Yes, but do you write a unit test for every single combination of parameters of each function testing for nullability? I don’t think anyone does. Kotlin has this kind of unit test build into the language. Is it right 100% of the time? No, but I’d say it is 99.99% right. And this is what unit tests are about. Letting you develop code and warning you about possible errors.

There is a simple example. We have a map and retrieve the element by key. Obviously, this method could return nothing and you need a way to treat it. In Java you can wrap it in optional and treat it later. It is OK, but the code does not look so good, also java does not force you to wrap it. In kotlin if you ever have to assign some non-nullable value to this result, you have to either make explicit check, or double-bang it and expect NPE in this moment (you do not need to think later, where is should occur, you know exactly in advance).

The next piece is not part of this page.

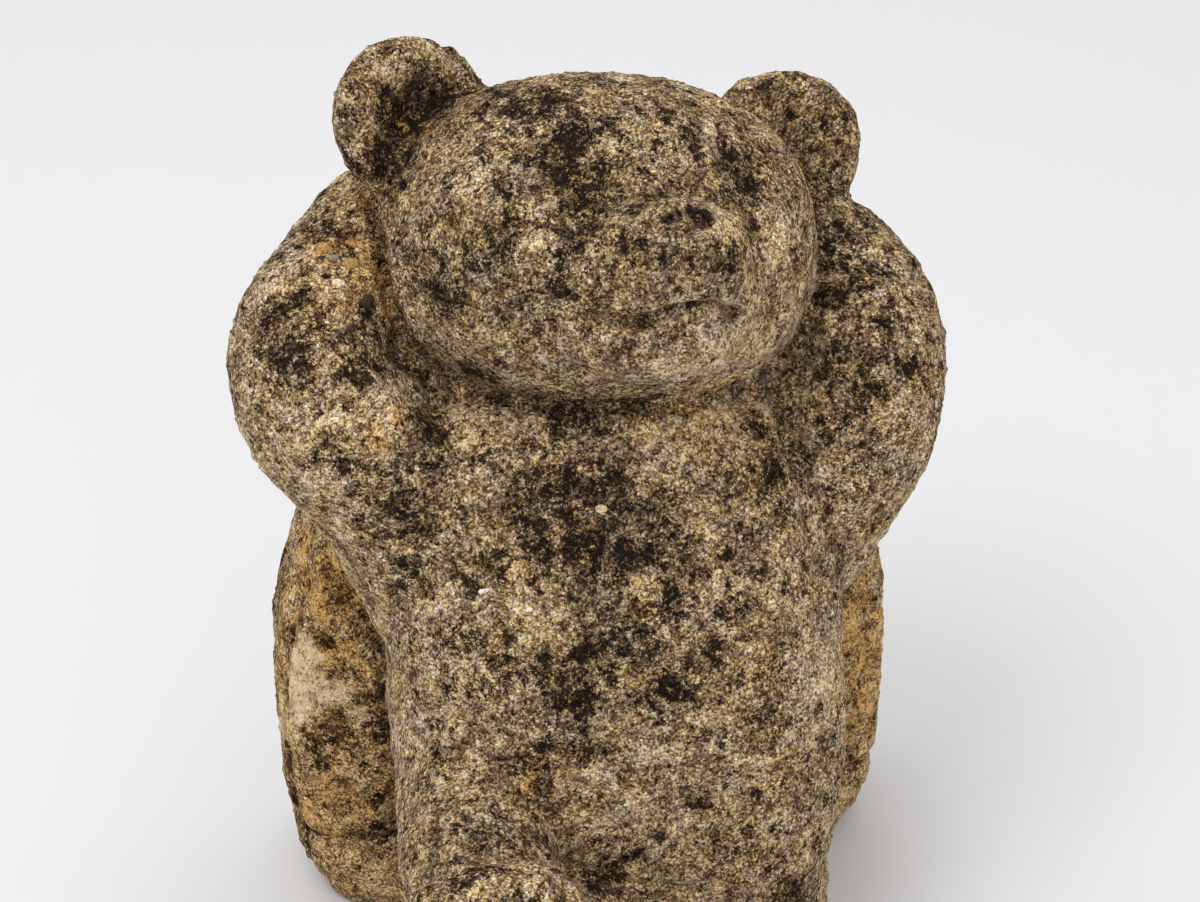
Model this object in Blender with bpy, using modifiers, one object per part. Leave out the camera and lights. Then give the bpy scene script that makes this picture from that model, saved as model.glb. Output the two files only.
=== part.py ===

But you still have nulls or their equivalents and the only difference is that you’re forced to do checks or whatever by the language, and to me that generally makes programming more verbose and requires more “safety busywork.” I love safe languages but some things go too far.

The problem for me is that its generally not cut and dried whether a null value (or its equivalent) is allowed. Generally the functions I write happily accept and pass along nulls and only at some point, determined dynamically, are the nulls invalid, usually becuase of the value of some related data. So I can’t write static declarations that govern those nulls and I have to allows nulls almost everywhere. It’s a similar situation for values inside objects.

To me nulls are not special in terms of checks, I put in various asserts at the start of functions that check for inputs or combinations of inputs that the function is not able to handle, not just nulls. Having special language features and restrictions just for nulls seems like overkill, especially since the problem is bigger than them. They seem like a crutch for people who perennially forget to check for nulls.